TJKC: Did you follow Jack's Marvel stuff in the 1960s?

AL: I was busy working on syndicated strips, and I hated to look at some of the stuff that was coming out then, because they had an inker on him that wasn't doing him justice.

TJKC: Did you get to know Jack at all over the years?

AL: I met him several times. We went to Lucca; we flew all together with Jeff Jones, and Jack and his wife in 1976. They were very nice. They were always kind of by themselves in Lucca. Jeff and I tried to take them around and introduce them to the artists and the people from Europe, and I think they enjoyed themselves.

TJKC: Finally, can you elaborate on how you approached inking this issue's cover?

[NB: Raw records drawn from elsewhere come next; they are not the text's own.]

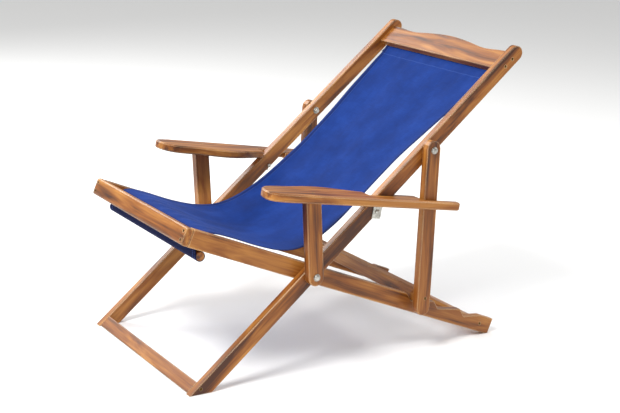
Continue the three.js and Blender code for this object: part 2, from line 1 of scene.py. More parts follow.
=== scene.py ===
import math
import bmesh
import bpy
import numpy as np
from mathutils import Matrix, Vector
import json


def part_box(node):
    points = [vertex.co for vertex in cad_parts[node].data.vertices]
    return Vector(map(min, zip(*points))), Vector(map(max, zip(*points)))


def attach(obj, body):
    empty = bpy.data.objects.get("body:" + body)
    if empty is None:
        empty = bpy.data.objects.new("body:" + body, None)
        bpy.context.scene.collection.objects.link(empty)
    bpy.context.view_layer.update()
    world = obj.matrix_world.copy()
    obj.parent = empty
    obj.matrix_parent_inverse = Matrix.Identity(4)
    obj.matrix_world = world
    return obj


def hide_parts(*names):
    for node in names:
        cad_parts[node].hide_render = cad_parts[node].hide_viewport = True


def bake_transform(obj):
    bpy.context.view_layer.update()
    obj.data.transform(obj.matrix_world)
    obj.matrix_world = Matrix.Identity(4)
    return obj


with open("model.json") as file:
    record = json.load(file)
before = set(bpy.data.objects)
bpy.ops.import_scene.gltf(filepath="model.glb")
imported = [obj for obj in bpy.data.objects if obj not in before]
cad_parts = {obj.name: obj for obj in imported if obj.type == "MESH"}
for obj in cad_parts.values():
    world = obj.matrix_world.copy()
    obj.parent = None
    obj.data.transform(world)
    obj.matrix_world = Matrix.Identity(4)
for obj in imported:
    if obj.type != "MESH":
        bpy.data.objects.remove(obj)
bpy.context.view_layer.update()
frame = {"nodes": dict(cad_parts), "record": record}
bodyOf = {name: body for body, names in frame["record"]["behaviour"]["bodies"].items() for name in names}


# Slopes in the side view, in degrees up towards the rear.
slopes = {"backRail": 40.7, "seatRail": -21.6, "propLeg": 90.0, "armPost": 95.0, "arm": -8.5}


def srgb(hexText, alpha=1.0):  # a hex colour to the linear values that a shader takes
    parts = [int(hexText[i:i + 2], 16) / 255 for i in (1, 3, 5)]
    return tuple(c / 12.92 if c <= 0.04045 else ((c + 0.055) / 1.055) ** 2.4 for c in parts) + (alpha,)


def addNode(tree, kind, settings=None, links=None):
    made = tree.nodes.new(kind)
    for key, value in (settings or {}).items():
        if isinstance(key, int) or key in made.inputs:
            made.inputs[key].default_value = value
        else:
            setattr(made, key, value)
    for key, source in (links or {}).items():
        tree.links.new(source, made.inputs[key])
    return made


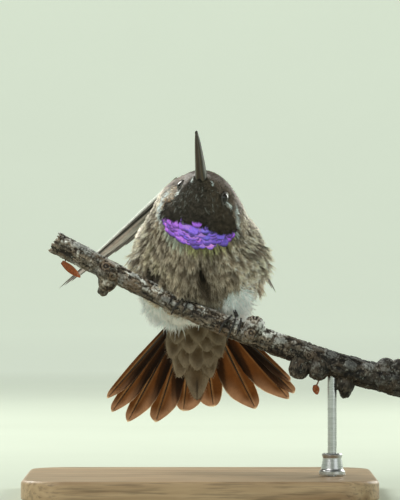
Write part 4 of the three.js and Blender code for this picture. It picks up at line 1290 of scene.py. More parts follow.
def vane(root, tip, across, face, inner, outer, oblique, rows=84, columns=19, arch=0.0, curve=0.0, droop=0.0,
         start=0.3, widen=0.24, short=4.5, power=1.0):
    """The flat vane of a long feather. At t along the shaft a web is its width x open x cut / (1 + cut^4)^1/4
    wide, where open rises evenly from start at the root to 1 at widen, and cut is ((1 - t) / oblique)^power
    for the inner web and short times the same inside for the outer one: the inner web ends in a long slant,
    and a lower power gives a rounder tip. The shaft bends sideways by curve x t^2 and down by droop x t^2,
    the webs fall away by arch x y^2, and shallow ripples run along the barbs. Returns the points (rows,
    columns, 3), t, the share across from -1 to 1, and the millimetres off the shaft."""
    long = np.linalg.norm(tip - root)
    t, w = vane_shares(rows, columns)
    opened = start + (1 - start) * np.clip(t / widen, 0, 1)
    cut = ((1 - t) / oblique) ** power
    inside = inner * opened * cut / (1 + cut**4) ** 0.25
    cut = cut * short**power
    outside = outer * (1 - 0.3 * smooth(t, 0.45, 1)) * np.sqrt(opened) * cut / (1 + cut**4) ** 0.25
    y = np.where(w > 0, w * inside, w * outside)
    frayed = noise(np.stack([t * 60, 3 * w, 0 * w], -1), 44)
    y = y * (1 - 0.012 * frayed * np.abs(w) ** 6)
    slant = t * long - 0.9 * np.abs(y)
    ripple = 0.012 * np.sin(slant * 9.0) * smooth(np.abs(y), 0.1, 0.5)
    z = ripple - arch * y**2 - droop * t**2
    axis = root + (tip - root) * t[..., None]
    points = axis + across * (y + curve * t**2)[..., None] + face * z[..., None]
    return points, t, w, y


def shaft(root, tip, across, face, thick, curve=0.0, droop=0.0, reach=0.97, rows=40, sides=8):
    """The feather's shaft: a round tube that tapers from thick at the root, on the same line as the vane."""
    t = np.linspace(-0.04, reach, rows)
    middle = root + (tip - root) * t[:, None] + across * (curve * t**2)[:, None]
    middle = middle - face * (droop * t**2)[:, None]
    radius = thick * (1 - 0.82 * np.clip(t, 0, 1))
    return tube(ring_path(middle, radius, sides, up=face))


def feather_material(name, clear, front, share):
    """The webs of long feathers: barbs drawn along the slant of the web. Clear is the part of the tone that
    light takes on its way through, front the part on the lit side, and share how much comes through."""
    sh = Shader(name)
    lie = sh.add("UVMap", uv_map="web").outputs["UV"]
    barbs = sh.noise(1.0, 2.0, where=lie, stretch=(260.0, 14.0, 1.0))
    shade = sh.times(sh.carried(), sh.ramp(barbs, [(0.3, 0.72), (0.7, 1.25)]),
                     sh.ramp(sh.noise(500, 3.0), [(0.3, 0.85), (0.7, 1.1)]))
    return sh.surface(through=sh.times(shade, clear), through_share=share,
                      Base_Color=sh.times(shade, (front, front, front * 1.05)),
                      Roughness=sh.scaled(barbs, 0.25, 0.38),
                      Normal=sh.bump(barbs, 0.4, 0.03), Specular_IOR_Level=0.4, Sheen_Weight=0.1)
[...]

AL: I didn't change anything. The only thing I added was the cross-hatch in the nebula. It needed it. That's the only thing I added. Basically, I traced his pencils. I put it on the lightbox, and penciled it as close as possible; it took me a couple of sittings. Then I inked it, holding the xerox next to me, so I could see what I was doing. I tried to follow it as close as possible; I didn't want to deviate at all from it.